Once the golden child of the global anti-COVID campaign, New Zealand’s Prime Minister Jacinda Ardern yesterday was forced to extend a COVID-19 lockdown on Auckland, the country’s largest city.
The lockdown will last until at least the end of this week and may go into next week if no improvement is seen.
“We want both confidence, and certainty for everyone,” the prime minister said as part of a televised media conference regarding her decision.
The lockdown in Auckland was first imposed on August 11th on the back of health officials confirming the nation’s first locally acquired cases of COVID-19 in three months. That lockdown was scheduled to end this Wednesday before the extension came into play.
So far, reports from New Zealand indicate that over 150 people have thus far been diagnosed with coronavirus in relation to the recently discovered cluster, and whilst the numbers continue to go up, they are now doing so in single digit increases it is understood.
“This is a contained cluster. But it is our biggest one.
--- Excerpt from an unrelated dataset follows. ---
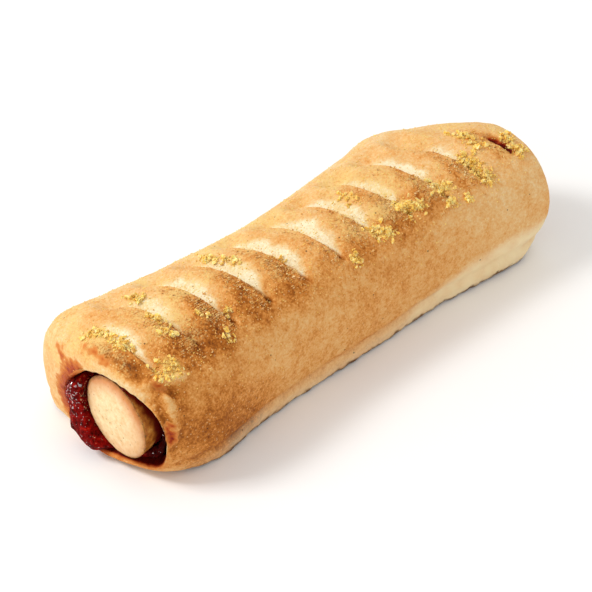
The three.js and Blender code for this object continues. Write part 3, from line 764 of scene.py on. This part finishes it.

And that means the tail will be long, and the cases will keep coming for a while to come,” the prime minister said in Wellington.
Of a population of around 5 million, New Zealand has now seen 1,683 people infected with the virus leading to a total of 22 deaths.
Over the Tasman Sea in Australia meanwhile, after a month of increased cases, particularly in the south eastern corner of the country near Melbourne, authorities have just reported the lowest single day rise in new coronavirus infections in almost two months.
Across the states of Victoria, New South Wales, Queensland and Western Australia, a combined total of 121 new cases were confirmed in the past 24 hours. No information was forthcoming from South Australia, Tasmania, and the Northern Territories.
“It’s a light at the end of the tunnel,” said Australia’s Deputy Chief Medical Officer Nick Coatsworth in the capital Canberra. “It’s a substantial reassurance that the overall trend is down.”
Australia so far has recorded almost 25,000 coronavirus infections, with 517 deaths.